Bill Sheldon mostly uses his personal computer, a Hewlett-Packard Envy laptop, to watch how-to videos for car repairs so he can make an extra buck now and then by fixing a neighbor's radiator.
So Sheldon, a 55-year-old Portlander, was surprised in early April when he was sued for copyright infringement for allegedly using BitTorrent software to illegally download a movie called Mechanic: Resurrection—a Jason Statham flick he says he'd never heard of before seeing the title on the court papers.
He soon received an even bigger surprise. On April 28, a second letter arrived, asking Sheldon to hand over his computer's hard drive for testing.
"I'd never even heard of BitTorrent," says Sheldon. "I was afraid to look it up on my computer. I didn't even want that word on there."
It was the latest aggressive tactic from controversial Salem-based copyright infringement lawyer Carl Crowell, who has made a career of chasing down even the smallest internet pirates.
For more than five years, Crowell has been the go-to lawyer for a handful of small and midsize movie studios that sue people who use BitTorrent to upload, share and download content illegally.
His methods have been decried as copyright trolling—a label he vociferously rejects—but his latest tactic goes beyond the simple threat of fines. By demanding people's hard drives, Crowell is asking for access to the most private aspects of their lives and using it as leverage to get them to agree to settlements.
Lake Perriguey, a Portland lawyer, was assigned to represent Sheldon pro bono for three hours. He decided to stay on the case because of the request for Sheldon's hard drive.
"There's no judicial oversight of what [Crowell] can and cannot do with the hard drives," says Perriguey. "There's no order to destroy the data or to keep it safe. He's getting access to people's highly private and personal information, including legally protected health information."
Crowell says he asked for Sheldon's computer only to make sure he had stopped illegally downloading movies.
"I have neither the time nor the interest to review the personal information that might be on a party's computer," Crowell says.
Meanwhile, Crowell himself is now the target of a lawsuit—by a former colleague who now agrees Crowell goes too far.
James S. Davis, a former law school classmate of Crowell's who helped him bring dozens of copyright cases in California, sued Crowell in July for allegedly misleading him about the legitimacy of his cases. His suit alleges Crowell has not done enough to prove the cases have merit or even that his clients own the right to sue for copyright infringement.
Nicholas Ranallo, Davis' attorney, says Crowell's cases use scare tactics to drive defendants into settlements.
"The explicit or implicit threat is that you can go to court and defend yourself, but that's going to cost a lot more than just paying us," Ranallo says. "So you might as well pay us."

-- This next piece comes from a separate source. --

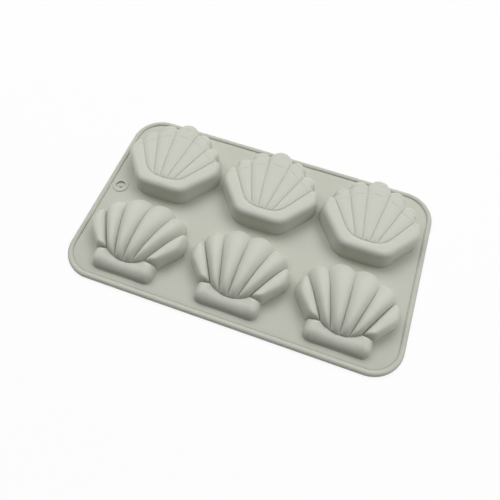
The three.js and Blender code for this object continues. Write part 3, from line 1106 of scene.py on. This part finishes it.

Crowell says Davis' lawsuit doesn't have merit. He says no one who has asserted his clients lack the right to sue for copyright infringement has ever won on that claim.
Oregon courts have already taken one step to limit the scope of copyright suits: In 2013, the courts mandated that any copyright infringement case can have only one defendant. Prior to the decision, Crowell filed suits against as many as 615 "John Doe" defendants.
The court also established a pro bono panel of lawyers to represent defendants in copyright infringement cases.
Crowell didn't get his hands on Sheldon's hard drive. He tried to drop the case in late May, saying he believed Sheldon was telling the truth when he allegedly agreed not to download movies.
But when Crowell filed to dismiss the case, he wouldn't agree to pay any attorney's fees. Perriguey says if Crowell cannot prove his case in court, he should face monetary consequences. The case is still pending before a U.S. District Court judge.
"He's like a dog with a bone, he wouldn't let it go," Sheldon says of Crowell.